The RCA signal going into input 3 on the PS8 isn't working. I swapped the RCA heads around (i.e. Red to input 4 and white to input 3) and input 4 didn't work. Now to trial run another RCA cable to see if it's the RCA cable or the head unit sub pre-outs.

Note it was originally input channel 4 that wasn't working but I didn't take a photo of when the suspected faulty RCA was plugged into that input (4 into the PS8)


----------



## mechatron (Sep 26, 2013)

ninetysix said:


> Not sure an EQ would be enough to protect a tweeter. Does the amp have a built in crossover? If it can go up around 1k you should be fairly safe, depending on slope and tweeter of course. Could always use a capacitor too. You could also set the DSP up along side the amp, and that would also confirm that the DSP, amp and alternator are not the problem if it's clean.
> 
> 
> 
> That's where a bookshelf speaker comes in handy as it already has a passive crossover.

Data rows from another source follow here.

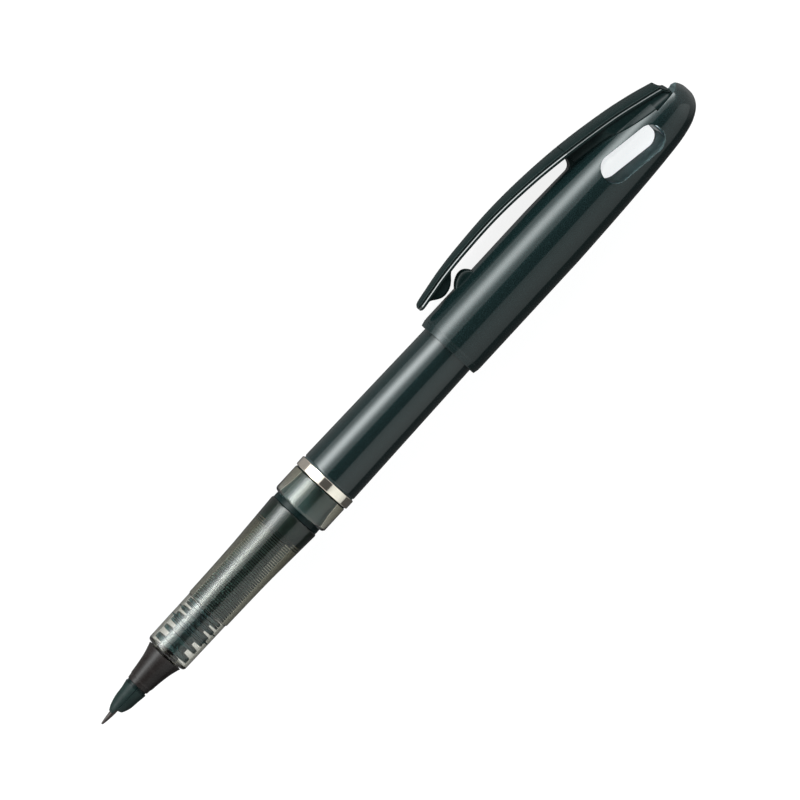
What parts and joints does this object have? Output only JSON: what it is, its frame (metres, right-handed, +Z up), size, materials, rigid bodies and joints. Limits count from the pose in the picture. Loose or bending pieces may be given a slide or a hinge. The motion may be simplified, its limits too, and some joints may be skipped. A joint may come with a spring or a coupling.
{
  "type": "drawing pen",
  "caption": "Fountain-type drawing pen: plastic nib, see-through grip over an ink collector, pearl-grey barrel, and a clip cap with a window posted on the tail.",
  "frame": {"origin": "bottom centre of the pen's box as it lies on a table on its cap and its clip", "axes": "+X along the pen from the nib to the cap's end, +Z up from the table, the clip on the +Y side and turned 18 degrees below level"},
  "size_m": [0.1642, 0.019, 0.0139],
  "materials": {
    "nib_plastic": "satin",
    "holder_plastic": "satin",
    "cone_plastic": "satin",
    "smoke_plastic": "gloss, tinted clear plastic",
    "comb_plastic": "satin",
    "ink_fibre": "ink-soaked fibre",
    "black_plastic": "satin",
    "clear_plastic": "gloss, clear plastic",
    "champagne_metal": "polished",
    "pearl_paint": "pearl paint, satin"
  },
  "bodies": {
    "barrel": {"barrel": "pearl_paint", "tail_plug": "black_plastic"},
    "ring": {"trim_ring": "champagne_metal"},
    "section": {"nib": "nib_plastic", "nib_jaw_upper": "holder_plastic", "nib_jaw_lower": "holder_plastic", "front_cone": "cone_plastic", "grip_shell": "smoke_plastic", "buffer_discs": "comb_plastic", "fin_comb": "comb_plastic", "collector_base": "comb_plastic", "feed_rod": "ink_fibre", "threaded_body": "black_plastic", "ink_collar": "smoke_plastic", "ink_reservoir": "clear_plastic", "reservoir_plug": "black_plastic"},
    "cap": {"cap_shell": "pearl_paint", "inner_cap": "clear_plastic", "clip_root": "black_plastic"},
    "clip": {"clip_arm": "black_plastic"}
  },
  "joints": [
    {"name": "cap_pull", "type": "slide", "parent": "barrel", "child": "cap", "axis": [1, 0, 0], "range_m": [0, 0.04]},
    {"name": "clip_flex", "type": "hinge", "parent": "cap", "child": "clip", "pos_m": [0.05715, 0.00631, 0.0041], "axis": [0, -0.309, -0.9511], "range_deg": [0, 4.5], "stiffness_Nm_per_rad": 0.8},
    {"name": "thread_advance", "type": "slide", "parent": "barrel", "child": "ring", "axis": [-1, 0, 0], "range_m": [0, 0.0045]},
    {"name": "section_turn", "type": "hinge", "parent": "ring", "child": "section", "pos_m": [-0.02505, -0.00253, 0.00697], "axis": [-1, 0, 0], "range_deg": [0, 1080]}
  ],
  "couplings": [
    {"joint": "section_turn", "follows": "thread_advance", "rad_per_m": 4188.8}
  ]
}
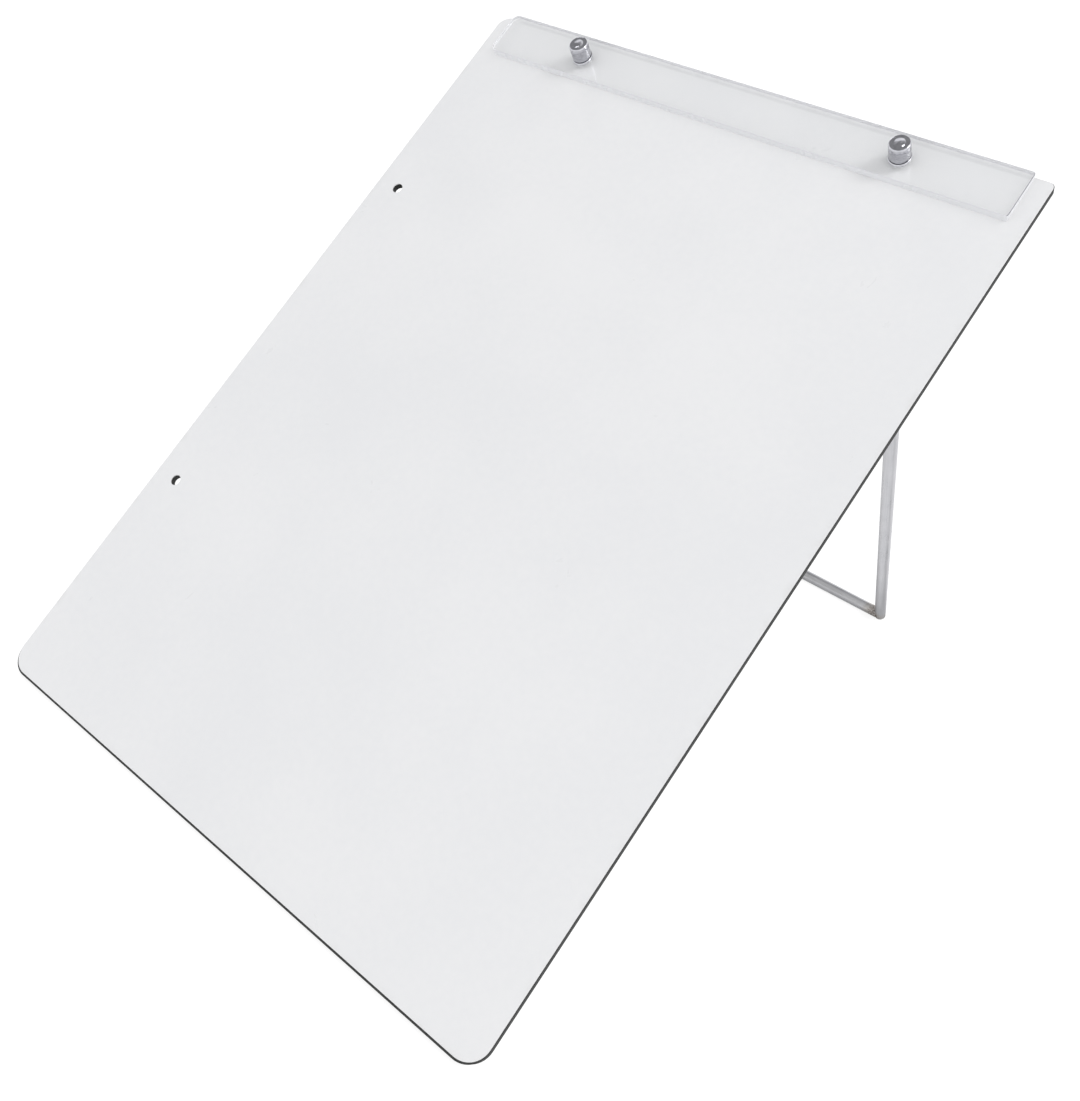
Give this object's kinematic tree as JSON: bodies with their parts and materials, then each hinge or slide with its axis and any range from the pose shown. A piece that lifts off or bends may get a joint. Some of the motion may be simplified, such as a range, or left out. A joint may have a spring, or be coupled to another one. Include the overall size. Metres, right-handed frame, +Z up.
{
  "type": "portable drawing board",
  "caption": "Thin white portable drawing board with a clear clamp bar held by thumb knobs along its top edge and a folding wire stand hinged on its back.",
  "frame": {"origin": "centre of the footprint: X and Y at the middle of the bounding box, Z on the table", "axes": "+X to the user's right across the board, +Y away from the user, +Z up; the board leans back 37 degrees from the table, its lower edge at -Y"},
  "size_m": [0.25, 0.2994, 0.2172],
  "materials": {
    "dark_core": "dense dark hard fibreboard, sawn edges, smooth matt back",
    "white_laminate": "satin white melamine laminate with a very fine grain",
    "clear_acrylic": "clear cast acrylic, polished faces, cut edges",
    "chrome": "bright chrome plate",
    "plated_steel": "plated steel, dull",
    "zinc_rod": "bright zinc plated drawn rod, brown tint at the welds"
  },
  "bodies": {
    "board": {"core_panel": "dark_core", "face_sheet": "white_laminate", "clamp_stud_left": "plated_steel", "clamp_stud_right": "plated_steel", "hinge_plate_left": "plated_steel", "hinge_plate_right": "plated_steel", "hinge_strap_left": "plated_steel", "hinge_strap_right": "plated_steel", "strap_rivet_left_lower": "plated_steel", "strap_rivet_left_upper": "plated_steel", "strap_rivet_right_lower": "plated_steel", "strap_rivet_right_upper": "plated_steel"},
    "stand": {"stand_pivot_bar": "zinc_rod", "stand_foot_bar": "zinc_rod", "stand_leg_left": "zinc_rod", "stand_leg_right": "zinc_rod", "stop_tab_left": "zinc_rod", "stop_tab_right": "zinc_rod"},
    "clip": {"clip_bar": "clear_acrylic", "clip_washer_left": "chrome", "clip_washer_right": "chrome"},
    "knob_left": {"clamp_knob_left": "chrome"},
    "knob_right": {"clamp_knob_right": "chrome"}
  },
  "joints": [
    {"name": "stand_fold", "type": "hinge", "parent": "board", "child": "stand", "pos_m": [0, 0.05574, 0.14843], "axis": [1, 0, 0], "range_deg": [-85, 0]},
    {"name": "clip_lift", "type": "slide", "parent": "board", "child": "clip", "axis": [0, -0.6018, 0.7986], "range_m": [0, 0.0042]},
    {"name": "knob_left_turn", "type": "hinge", "parent": "clip", "child": "knob_left", "pos_m": [-0.0719, 0.11848, 0.20949], "axis": [0, -0.6018, 0.7986], "range_deg": [0, 2160]},
    {"name": "knob_right_turn", "type": "hinge", "parent": "clip", "child": "knob_right", "pos_m": [0.0726, 0.11848, 0.20949], "axis": [0, -0.6018, 0.7986], "range_deg": [0, 2160]}
  ],
  "couplings": [
    {"joint": "knob_left_turn", "follows": "clip_lift", "rad_per_m": 8976},
    {"joint": "knob_right_turn", "follows": "clip_lift", "rad_per_m": 8976}
  ]
}
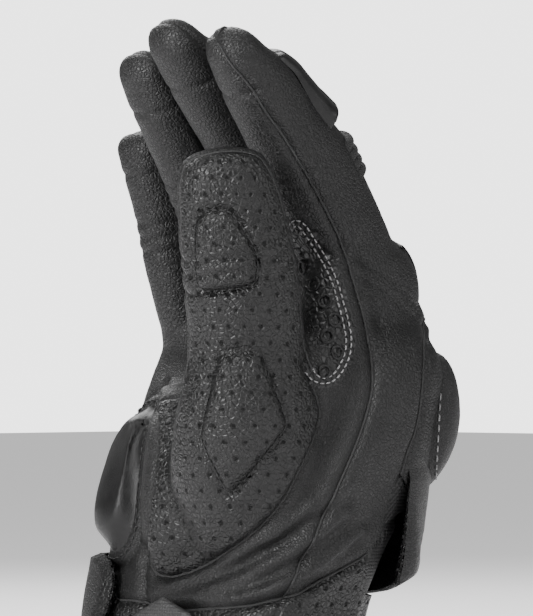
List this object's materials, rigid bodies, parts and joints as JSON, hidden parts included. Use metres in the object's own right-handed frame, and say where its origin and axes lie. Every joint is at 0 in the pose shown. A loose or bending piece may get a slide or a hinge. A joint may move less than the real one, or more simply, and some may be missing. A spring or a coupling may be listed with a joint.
{
  "type": "riding glove",
  "caption": "Right-hand short-cuff leather riding glove with hard sliders, perforated thumb and palm, ribbed stretch panels and a wrist strap.",
  "frame": {"origin": "centre of the wrist opening", "axes": "+Z from the wrist opening to the fingertips, -X out of the palm, +X out of the back of the hand, -Y to the thumb side"},
  "size_m": [0.1091, 0.1104, 0.2159],
  "materials": {
    "leather": "fine-grain black leather",
    "perforated": "perforated black leather",
    "hard": "satin thermoplastic urethane",
    "rubber": "matt embossed rubber",
    "stretch": "ribbed stretch fabric",
    "lining": "soft lining",
    "foam": "closed-cell foam"
  },
  "bodies": {
    "hand": {"back_lining": "lining", "back_panel": "leather", "cuff_back_panel": "leather", "cuff_flap": "leather", "cuff_palm_panel": "perforated", "hook_pad": "lining", "index_root": "leather", "knuckle_foam": "foam", "knuckle_guard": "hard", "little_cuff_tab": "leather", "little_root": "leather", "little_side_strip": "leather", "middle_root": "leather", "palm_lining": "lining", "palm_panel": "perforated", "palm_slider": "hard", "palm_slider_flange": "leather", "ring_root": "leather", "strap_anchor": "rubber", "thenar_panel": "perforated", "thumb_lower_pad": "leather", "thumb_side_panel": "leather", "web_grip_patch": "rubber", "web_panel": "leather", "wrist_bump": "leather"},
    "index_near": {"index_near_back": "leather", "index_near_front": "leather", "index_accordion": "stretch"},
    "index_tip": {"index_tip_back": "leather", "index_tip_front": "leather", "index_slider": "hard"},
    "middle_near": {"middle_near_back": "leather", "middle_near_front": "leather", "middle_accordion": "stretch"},
    "middle_tip": {"middle_tip_back": "leather", "middle_tip_front": "leather", "middle_slider": "hard"},
    "ring_near": {"ring_near_back": "leather", "ring_near_front": "leather", "ring_accordion": "stretch"},
    "ring_tip": {"ring_tip_back": "leather", "ring_tip_front": "leather", "ring_slider": "hard"},
    "little_near": {"little_near_back": "leather", "little_near_front": "leather", "little_accordion": "stretch"},
    "little_tip": {"little_tip_back": "leather", "little_tip_front": "leather", "little_slider": "hard"},
    "thumb_near": {"thumb_near_front": "perforated", "thumb_near_back": "perforated", "thumb_upper_pad": "leather"},
    "thumb_tip": {"thumb_tip_front": "perforated", "thumb_tip_back": "perforated"},
    "strap": {"strap": "rubber"}
  },
  "joints": [
    {"name": "index_knuckle", "type": "hinge", "parent": "hand", "child": "index_near", "pos_m": [0.02, -0.037, 0.128], "axis": [0, -1, 0], "range_deg": [-20, 3], "stiffness_Nm_per_rad": 0.3},
    {"name": "index_middle_joint", "type": "hinge", "parent": "index_near", "child": "index_tip", "pos_m": [-0.01056, -0.037, 0.17007], "axis": [0, -1, 0], "range_deg": [-10, 6], "stiffness_Nm_per_rad": 0.3},
    {"name": "middle_knuckle", "type": "hinge", "parent": "hand", "child": "middle_near", "pos_m": [0.021, -0.012, 0.132], "axis": [0, -1, 0], "range_deg": [-20, 8], "stiffness_Nm_per_rad": 0.3},
    {"name": "middle_middle_joint", "type": "hinge", "parent": "middle_near", "child": "middle_tip", "pos_m": [-0.00752, -0.012, 0.17428], "axis": [0, -1, 0], "range_deg": [-12, 16], "stiffness_Nm_per_rad": 0.3},
    {"name": "ring_knuckle", "type": "hinge", "parent": "hand", "child": "ring_near", "pos_m": [0.019, 0.012, 0.128], "axis": [0, -1, 0], "range_deg": [-20, 40], "stiffness_Nm_per_rad": 0.3},
    {"name": "ring_middle_joint", "type": "hinge", "parent": "ring_near", "child": "ring_tip", "pos_m": [-0.0066, 0.012, 0.16742], "axis": [0, -1, 0], "range_deg": [-10, 45], "stiffness_Nm_per_rad": 0.3},
    {"name": "little_knuckle", "type": "hinge", "parent": "hand", "child": "little_near", "pos_m": [0.015, 0.035, 0.118], "axis": [0, -1, 0], "range_deg": [-12, 45], "stiffness_Nm_per_rad": 0.3},
    {"name": "little_middle_joint", "type": "hinge", "parent": "little_near", "child": "little_tip", "pos_m": [0.00269, 0.035, 0.15183], "axis": [0, -1, 0], "range_deg": [-10, 50], "stiffness_Nm_per_rad": 0.3},
    {"name": "thumb_knuckle", "type": "hinge", "parent": "hand", "child": "thumb_near", "pos_m": [-0.0352, -0.0345, 0.112], "axis": [-0.7045, 0.7045, -0.0854], "range_deg": [-25, 2], "stiffness_Nm_per_rad": 0.3},
    {"name": "thumb_middle_joint", "type": "hinge", "parent": "thumb_near", "child": "thumb_tip", "pos_m": [-0.04509, -0.04, 0.14828], "axis": [-0.7045, 0.7045, -0.0854], "range_deg": [-8, 3], "stiffness_Nm_per_rad": 0.3},
    {"name": "strap_opening", "type": "hinge", "parent": "hand", "child": "strap", "pos_m": [-0.0354, 0.0204, 0.0038], "axis": [0, -0.4226, -0.9063], "range_deg": [0, 100]}
  ]
}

Yes the amp has a high pass filter so that should help protect the tweeters. And yes so true about the bookshelf speakers


----------



## mechatron (Sep 26, 2013)

ninetysix said:


> Another thing, do you have a multimeter? An o-scope would be better but this should raise a red flag without having to pull the system apart.
> 
> 
> 
> See this video for more: https://youtu.be/Nhc5VqlUrY0



Great link, thanks mate.


----------



## mechatron (Sep 26, 2013)

kyheng said:


> Yes, and for all terminations also especially on the battery side



Awesome thanks buddy


----------



## kyheng (Jan 31, 2007)

mechatron said:


> Awesome thanks buddy


No problem mate, this is what I had last time. So now the grease will be always in my storeroom.


----------



## mechatron (Sep 26, 2013)

I just did a diode check as per the video link above. I measured the AC and DC voltages with & without the Aircon on:

Without Air con:
- DC voltage = 13.99V
- AC voltage = 0.01V
With Air con:
- DC voltage = 13.66V
- AC voltage = 0.01V & times it measured 0.02V

I checked a few things with the sub pre-outs....and wiggling the pre-out harness brings both subs pre-outs on as per the PS8 input monitoring graph. The problem isn't the RCA cable it's the harness from the Alpine head unit. Although I don't think it's the main cause of the alternator whine as I disconnected the sub RCA lead and still had alternator noise through the tweeters.

Still more testing to go


----------



## ninetysix (Dec 6, 2009)

Well at least your diodes are good


----------



## mechatron (Sep 26, 2013)

ninetysix said:


> Well at least your diodes are good



Yeah that's right


----------



## mechatron (Sep 26, 2013)

Hi guys, we have made a bit more progress with this whine issue. We've found a few things last week that when rectified reduced the sound of the whine but it's still there. Last weekend we did the following:
- grounded the head unit and processor at the same point underneath the dash. We measured the continuity from the earthing kit (connected to the negative terminal of the battery under the bonnet) to this new freshly sanded spot under the dash and we also measured a resistance of 0.2 ohms. The head units 12V supply is coming from the harness that that factory head unit 

- behind the head unit was a birds nest of wiring and we found that the aerial connection wasn't that tight so we rectified that.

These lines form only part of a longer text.